A film review by Kimberly D. Rizzo

On June 2, 2005, in Latest News, by The News Staff

Sin1 Sin City      

“Sin City” is a movie based on, or extracted from, three graphic novels by Frank Miller, who also directed.

It’s a slick, beautiful, gory mess, and I can’t get enough of it, especially now that it’s showing right here at the Somerville Theatre in Davis Square.

The first story is about Marv, a tough-guy played with outstanding intensity by Mickey Rourke.

Touched with kindness for the first time by a beautiful woman, he goes on a suicidal mission to avenge her death.
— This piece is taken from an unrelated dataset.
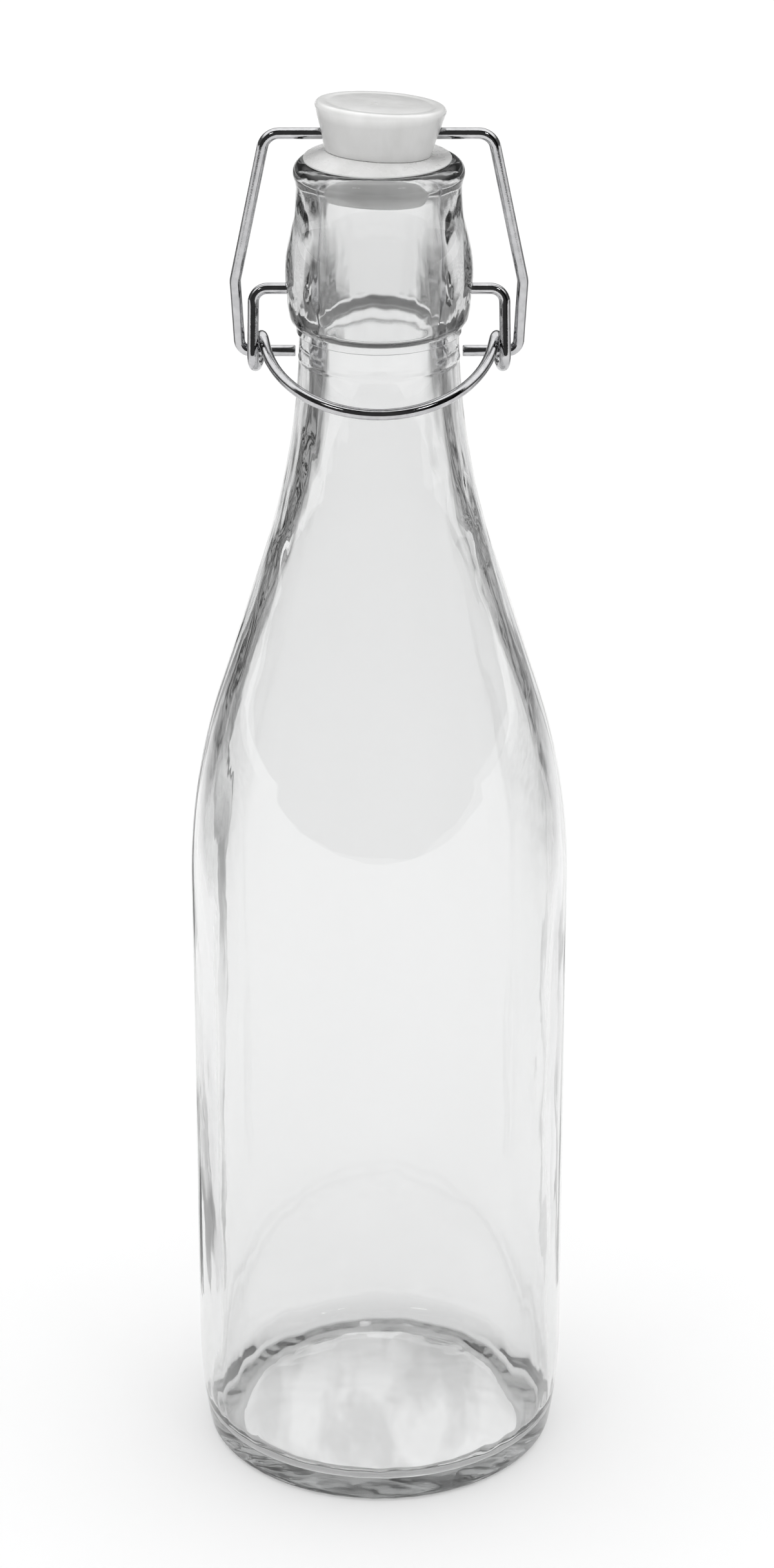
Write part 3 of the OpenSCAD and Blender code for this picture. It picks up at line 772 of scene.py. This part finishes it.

The second story is about Clive Owen’s lover-boy Dwight, who helps to save the women in Old Town from the intruding gangsters.
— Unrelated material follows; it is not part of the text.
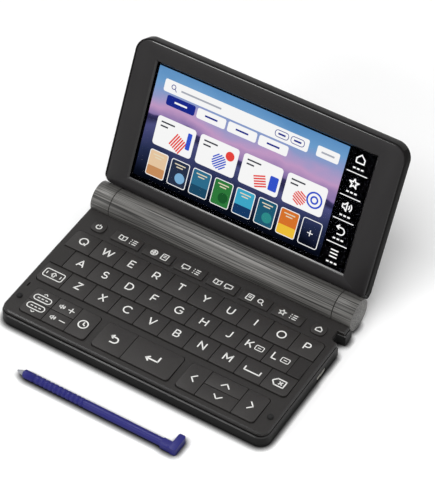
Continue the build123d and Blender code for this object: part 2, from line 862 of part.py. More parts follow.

In the last story, and old cop named Hartigan and played by Bruce Willis sacrifices everything for a young woman named Nancy, played by Jessica Alba.

Of course, all the above men are ex-cons, murders and street thugs, and the women are prostitutes and strippers.

There are many more characters, and each story weaves into the others, providing a sense of depth to the narrative, even while reality remains very clearly distant from this world.

Rather than showing the world in realistic ways, this movie shows things as close to pure fiction as moving images can be. Shot in black and white with only splotches of color, it draws the eye without drawing any tears.

“Sin City” is, above all things, violent. But it’s never real, and it never seems to hurt.

I have seen  “Sin City” three times, and each of the last two times I tried to count how many castrations and decapitations take place. Each time, I have lost count.

Is this because there are so many, or because it’s so easy to get caught up in the fun? Maybe it’s both, but I think from now on I’m going to stop counting, and just enjoy.

Why is it so fun? Why should I enjoy watching someone get shot up, beat up, cut up, dismembered, and dunked into a toilet? Maybe we should ask
Dwight, who at one point said, “There’s nothing like all your friends showing up with lots of guns.”

My friends don’t have any guns, but all the characters in “Sin City” do, so I suggest we all hang out there more often.